Ci sarà un nuovo processo di appello per undici imputati nel processo stralcio Mithos, nato da un’inchiesta della Dda di Catanzaro, che ha sferrato un duro colpo al sodalizio di ’ndrangheta, secondo gli inquirenti, capeggiato da Vincenzo Gallace e Carmelo Novella, che per oltre un decennio avrebbe dominato incontrastato sul litorale del Basso Jonio Catanzarese. Lo ha stabilito la prima sezione penale della Corte di Cassazione che, ha accolto il ricorso difensivo degli avvocati Salvatore Staiano, Vincenzo Cicino, Giuseppe Gervasi, Francesco Lojacono, Carlo Romeo, Letterio Rositano, Alfredo Arcorace, Giambattista Colombo, Fabrizio Costarella, Mauro Ruga, disponendo l’annullamento con rinvio della sentenza emessa dalla Corte di appello di Roma, trasferendo gli atti per un nuovo processo che verrà celebrato dai giudici di secondo grado del Tribunale capitolino, in diversa composizione.
I nomi
In particolare la Corte di Cassazione ha annullato in toto con rinvio la sentenza nei confronti di Francesco Cicino (condannato a 10 anni); Vincenzo Gallelli (condannato a 10 anni); Vincenzo Alessio Novella (condannato a 10 anni); Salvatore Carmelo Papaleo (10 anni, due mesi e quindici giorni), Carmelo Vitale (10 annidi reclusione) e Maurizio Tripodi (10 anni). Ha annullato con rinvio per alcuni capi di imputazione la sentenza di appello di condanna a 11 anni, 6 mesi e 15 giorni di reclusione per Rosario Colubriale, a 11 anni, 15 giorni e 3.150 euro per Vincenzo Gallace; a 15 anni e 5.350 euro nei confronti di Antonio Giannini; a 11 anni e 10 mesi di reclusione nei confronti di Fabrizio Latassa; a 10 anni, sette mesi, 15 giorni e 3.250 euro per Domenico Origlia.

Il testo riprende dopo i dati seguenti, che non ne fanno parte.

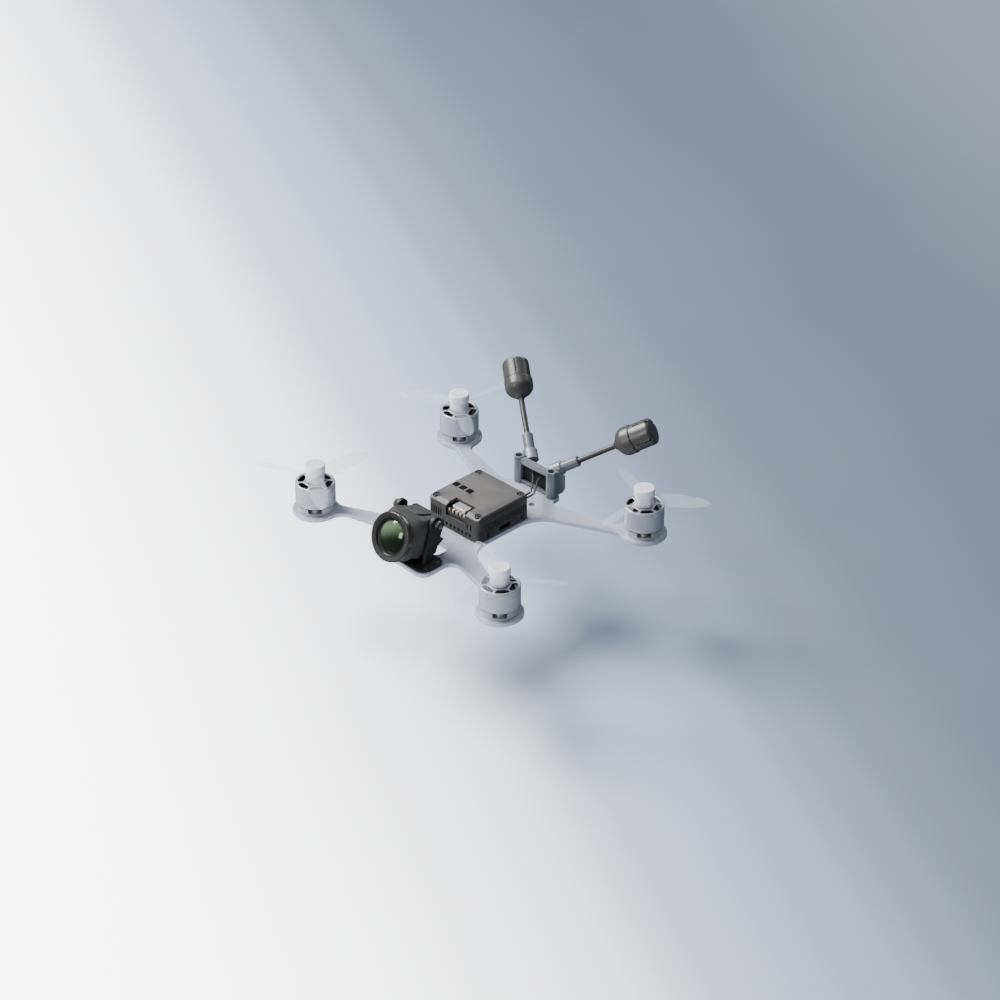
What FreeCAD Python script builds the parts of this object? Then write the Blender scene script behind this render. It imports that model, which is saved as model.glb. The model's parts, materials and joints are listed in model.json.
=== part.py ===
import FreeCAD
import Part
import Sketcher

import math
import os
import re

from FreeCAD import Placement, Rotation, Vector

# FPV racing drone, millimetres. +Z is up, the nose points along -Y and the drone's right side is -X.
# The origin is on the flat underside of the frame plate, directly below the centre of the video module.

doc = FreeCAD.newDocument("fpv_racing_drone")

# Driving dimensions, kept in the spreadsheet "dims". Heights named *_z are above the plate's underside.
SIZES = {
    # frame plate
    "plate_thick": 2.5, "plate_edge": 0.45,
    "motor_x": 62.0, "motor_y": 47.6, "pad_r": 11.2, "pad_flare": 7.0,
    "waist_x": 17.0, "arm_inner_y": 20.9, "arm_root_flare": 16.0,
    "arm_inner_end_x": 56.0, "arm_inner_end_y": 38.7, "arm_outer_end_x": 54.0, "arm_outer_end_y": 43.3,
    "nose_x": 17.8, "nose_y": 53.9, "nose_dip": 1.2, "nose_corner": 5.0, "nose_arm_y": 33.9,
    "nose_flare": 4.5,
    "tail_x": 14.0, "tail_y": 42.0, "tail_corner": 3.0, "tail_arm_y": 32.9, "tail_flare": 4.0,
    "window_x": 9.0, "window_front_y": 37.0, "window_back_y": 28.0, "window_corner": 2.5,
    "accessory_x": 9.0, "accessory_y": 26.5, "accessory_r": 1.6,
    # small machine screws
    "screw_r": 1.0, "screw_hole_r": 1.06, "screw_head_r": 1.9, "screw_head_deep": 1.1, "screw_socket_r": 0.5,
    "screw_socket_deep": 0.66, "motor_screw_pcd_r": 6.0, "motor_hole_r": 3.4,
    # motor: heights from the top of the plate
    "foot_r": 9.1, "foot_thick": 1.0, "foot_wall_r": 8.1, "foot_top": 3.3, "foot_window": 6.6,
    "foot_bore_r": 2.38, "foot_boss_r": 1.6, "foot_boss_top": 2.2, "tube_r": 3.2, "tube_top": 12.0,
    "bearing_r": 2.5, "bearing_thick": 2.3, "bearing_low": 0.9,
    "shaft_r": 1.0, "shaft_run": 0.04, "shaft_low": 0.4, "shaft_top": 21.4,
    "stator_r": 7.0, "stator_low": 4.0, "stator_high": 9.4, "stator_core_r": 4.4,
    "slot_wide": 1.5, "slot_mouth": 0.6, "tooth_tip": 0.8,
    "coil_wide": 2.1, "coil_in": 4.0, "coil_out": 6.2, "coil_proud": 0.6,
    "bell_r": 9.6, "bell_wall": 0.6, "bell_low": 3.7, "bell_high": 14.4, "bell_roof": 1.3, "bell_edge": 0.3,
    "bell_hub_r": 5.3, "bell_rim_r": 8.5, "bell_boss_r": 2.4, "bell_boss_low": 12.4, "spoke_wide": 1.5,
    "spoke_turn": -6.0,
    "magnet_thick": 1.3, "magnet_low": 4.2, "magnet_high": 10.0, "magnet_gap": 0.5,
    # propeller and its cap
    "prop_r": 31.75, "prop_hub_r": 4.5, "prop_hub_tall": 5.2, "blade_up": 3.3, "blade_turn": 35.0,
    "cap_r": 5.0, "cap_tall": 4.0, "cap_edge": 0.35,
    # video module
    "module_half": 16.75, "module_low_z": 3.0, "cover_low_z": 14.5, "module_top_z": 16.0,
    "module_wall": 1.5, "module_floor": 0.75, "module_corner": 2.0,
    "cover_inset": 0.3, "cover_nose": 2.2, "cover_nose_drop": 1.3, "cover_edge": 0.5,
    "boss_at": 13.95, "boss_r": 1.9, "boss_hole_r": 0.75, "boss_hole_deep": 6.0, "cover_screw_r": 0.75,
    "cover_screw_long": 5.5, "cover_socket_r": 0.45, "cover_socket_deep": 0.5,
    "cover_head_r": 1.2, "cover_head_tall": 0.8, "cover_recess_r": 1.75, "cover_recess_deep": 0.95,
    "side_vent_wide": 0.65, "side_vent_low_z": 7.5, "side_vent_tall": 4.0, "side_vent_pitch": 1.3,
    "side_vent_start_y": -11.8, "vent_deep": 3.0,
    "front_vent_x": -14.8, "front_vent_pitch": 1.5, "front_vent_wide": 0.8,
    "bay_vent_x": 9.0, "bay_vent_pitch": 2.2, "bay_vent_low_z": 8.0, "bay_vent_tall": 3.0,
    "low_vent_x": -5.0, "low_vent_pitch": 2.6, "low_vent_wide": 1.2, "low_vent_z": 4.2, "low_vent_tall": 1.6,
    "corner_vent_y": -11.0, "corner_vent_pitch": 22.4, "corner_vent_wide": 1.4, "corner_vent_z": 4.0,
    "corner_vent_tall": 2.0,
    "bay_left_x": -5.0, "bay_right_x": 8.0, "bay_back_y": -9.5, "bay_low_z": 9.8, "bay_gap": 0.5,
    "header_front_y": -16.05, "header_back_y": -9.8, "header_low_z": 9.9,
    "shield_left_x": -2.3, "shield_right_x": 6.0, "shield_front_y": -14.8, "shield_back_y": -10.3,
    "header_top_z": 12.3, "shield_top_z": 15.3,
    "pin_first_x": -3.9, "pin_pitch": 2.4, "pin_wide": 1.25, "pin_back_y": -14.95, "pin_top_z": 13.7,
    "tile_size": 3.5, "tile_pitch": 4.45, "tile_first_x": -13.6, "tile_y": -1.2, "tile_deep": 0.7,
    "tile_gap": 0.05, "tile_sunk": 0.12,
    "port_y": 0.6, "port_wide": 7.8, "port_low_z": 3.9, "port_tall": 2.9, "port_wall": 0.35, "port_deep": 5.5,
    "tongue_wide": 5.2, "tongue_thick": 0.5, "tongue_back": 1.0,
    "button_y": 7.6, "button_z": 5.4, "button_r": 0.8, "button_hole_r": 0.87, "button_proud": 0.3,
    "button_flange_r": 1.3, "button_flange_thick": 0.35, "button_play": 0.05,
    "board_half": 14.9, "board_notch_r": 2.3, "board_thick": 1.0, "video_board_z": 8.6, "flight_board_z": 4.9,
    "flight_board_half": 13.2, "spreader_half": 10.5, "spreader_front_y": -8.2, "spreader_back_y": 11.5,
    "spreader_base": 1.2, "spreader_top_z": 14.3, "fin_pitch": 2.8, "fin_wide": 1.2,
    "foot_pad_at": 12.0, "foot_pad_r": 2.6,
    # camera, in its own frame: x across, y back along the lens axis, z up, origin at the tilt pivot
    "pivot_y": -39.1, "pivot_z": 21.9, "camera_tilt": 22.0, "tilt_down": 8.0,
    "lens_drop": 10.6, "lens_front": 15.6, "ring_r": 11.9, "ring_inner_r": 9.6, "ring_deep": 3.0,
    "ring_lip": 0.5, "ring_lip_back": 14.95, "ring_crest_r": 11.3, "ring_slope": 0.2, "ring_edge": 0.9,
    "nose_tube_r": 11.3, "nose_tube_back": 9.5, "shoulder_half": 11.6, "shoulder_back": 3.9,
    "shoulder_bottom": 18.6, "shoulder_round": 4.0, "shoulder_r": 14.9, "shoulder_full": 8.5,
    "camera_half": 10.3, "camera_top": 1.9, "camera_bottom": 17.4, "camera_face": 9.0, "camera_split": 5.5,
    "camera_back": 7.4, "camera_wall": 1.4, "camera_round": 2.2, "camera_back_bevel": 2.4,
    "plateau_half": 5.5, "plateau_front": 6.5, "plateau_back": 3.5, "plateau_top": 2.6,
    "plateau_slot_half": 1.6, "plateau_slot_front": 4.4, "plateau_slot_back": 3.5, "ear_thick": 1.8,
    "boot_half": 3.2, "boot_low": 13.0, "boot_high": 10.0, "boot_back": 9.0,
    "barrel_r": 9.6, "barrel_bore_r": 8.9, "barrel_front": 14.9, "barrel_back": 5.0, "barrel_wall": 1.2,
    "barrel_seat": 12.7, "barrel_iris_r": 2.5, "barrel_gap": 0.03,
    "glass_r": 8.9, "glass_dome_r": 15.0, "glass_crown": 15.8,
    "sensor_half": 7.5, "sensor_tall": 5.2, "sensor_at": 2.6, "sensor_thick": 1.0, "chip_half": 4.0,
    "chip_thick": 1.2,
    "knob_r": 2.3, "knob_inner_x": 12.35, "knob_outer_x": 15.0, "knob_shank_x": 8.2, "knob_socket_r": 0.9,
    "knob_socket_deep": 0.6,
    # camera mount
    "cheek_inner_x": 10.6, "cheek_outer_x": 12.3, "cheek_ring_r": 3.5, "cheek_sink": 0.2,
    "cheek_foot_y": -41.4, "cheek_heel_y": -42.8, "cheek_heel_z": 5.5, "cheek_back": 3.2,
    "hook_root_y": -39.2, "hook_root_z": 9.2, "hook_low_y": -37.6, "hook_low_z": 10.4,
    "hook_tip_y": -34.6, "hook_tip_z": 12.2, "hook_top_y": -36.9, "hook_top_z": 14.2,
    "base_half": 17.2, "base_front_y": -52.6, "base_back_y": -38.0, "base_thick": 0.8, "base_corner": 4.6,
    "base_screw_x": 14.7, "base_screw_front_y": -49.0, "base_screw_back_y": -41.4,
    # antenna bracket
    "post_x": 10.78, "post_y": 37.8, "post_r": 2.5, "post_top_z": 16.76, "post_bore_r": 1.7,
    "post_bore_deep": 6.0, "post_thread_z": 8.0, "beam_thick": 2.2, "beam_low_z": 13.3, "beam_sunk": 0.4,
    "bar_low_z": 3.1, "bar_top_z": 4.5,
    "block_half": 2.2, "block_back_y": 45.2, "block_low_z": 3.3, "block_toe": 1.5, "block_front_top_z": 16.0,
    "block_slope_y": 41.0, "block_back_top_z": 12.0,
    "collar_r": 3.5, "collar_start": -15.0, "collar_end": -8.6, "collar_edge": 0.6,
    "guard_front_y": 38.0, "guard_back_y": 39.3, "guard_gap": 0.35,
    # antennas: distances along each antenna's axis, from the mouth of its sleeve
    "mouth_x": 17.23, "mouth_y": 49.86, "mouth_z": 20.34, "sleeve_r": 2.6, "sleeve_edge": 0.3,
    "sleeve_start": -14.6, "rod_r": 1.45, "rod_start": -12.5, "rod_end": 21.2,
    "cup_start": 20.2, "cup_neck_r": 2.0, "cup_throat_r": 2.5, "cup_throat": 21.0, "cup_r": 7.0,
    "cup_flank_r": 5.4, "cup_flank": 23.0, "cup_shoulder_r": 6.6, "cup_shoulder": 24.6, "cup_full": 26.0,
    "cup_end": 30.4, "cap_head_r": 6.6, "head_end": 40.8, "cap_bevel": 1.3,
    "groove_wide": 0.7, "groove_deep": 0.6, "groove_start": 32.0, "notch_wide": 1.5, "notch_long": 1.5,
    "notch_deep": 1.2,
    # coax cables
    "coax_r": 0.55, "coax_bore_r": 0.85, "coax_exit_z": 12.9, "coax_exit_run": 5.0, "coax_entry_run": 4.0,
    "coax_middle_y": 29.25, "coax_middle_z": 11.2, "coax_window_y": 35.8, "coax_window_z": 9.4,
}

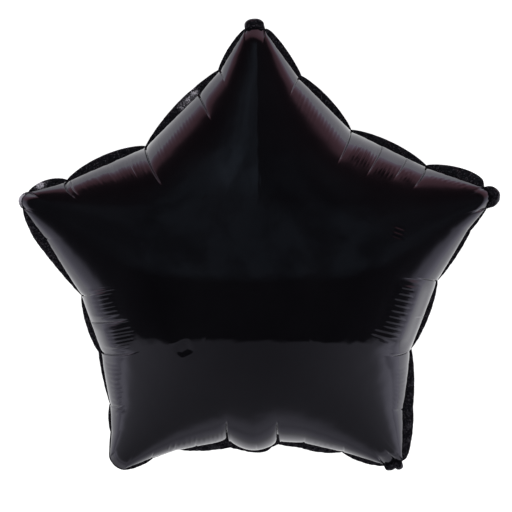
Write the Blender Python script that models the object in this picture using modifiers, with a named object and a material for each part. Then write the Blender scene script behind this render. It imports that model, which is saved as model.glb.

Dal traffico di armi allo spaccio di droga
Le indagini sfociate nel settembre 2004 nell’operazione “Mithos”, portate avanti per tre anni dai carabinieri, consentirono di svelare il traffico di armi da guerra importate dalla Svizzera per rifornire la cosca, produzione e traffico di stupefacenti, estorsioni a imprenditori di tutta la fascia Jonica soveratese, infiltrazione negli appalti pubblici e rapine: ben 275 gli episodi criminosi complessivamente documentati dai carabinieri che, stando a quanto ricostruito nell’impianto accusatorio, avrebbero appurato anche come la “locale” di Guardavalle sarebbe riuscita a infiltrarsi in alcuni Comuni, avendo inoltre precise “mire” su altre amministrazioni, compresa quella provinciale di Catanzaro, e tenendo rapporti di alleanza con “locali” insistenti sui comuni di Monasterace, Stilo, e Serra San Bruno.
Nel corso delle investigazioni, i militari avevano messo insieme tutto il materiale che consentì alla Dda di ricostruire un quadro criminale che trovò conferma nell’ ordinanza cautelare del gip che emise 57 provvedimenti di custodia: 47 in carcere e 10 ai domiciliari eseguiti con in blitz “Mythos”. Il 21settembre 2005 il gup di Catanzaro portò a termine l’udienza preliminare per gli iniziali 81 indagati citati nella richiesta di rinvio a giudizio, mandandone sotto processo 46, e prosciogliendone 12, mentre i rimanenti furono ammessi all’abbreviato. Il 22 febbraio il Tribunale collegiale di Catanzaro dichiarò la propria incompetenza a trattare il procedimento per presunti affiliati alla cosca del Soveratese, trasferendo gli atti ai colleghi della Capitale. Una cosca che, secondo il collegio, per quanto composta e capeggiata da persone di Guardavalle, sarebbe radicata nel Lazio. Per alcuni di loro il processo di primo grado si è celebrato a Velletri, poi il giudizio di appello a Roma, la Cassazione ha annullato con rinvio per l’appello bis che si celebrerà nella Capitale.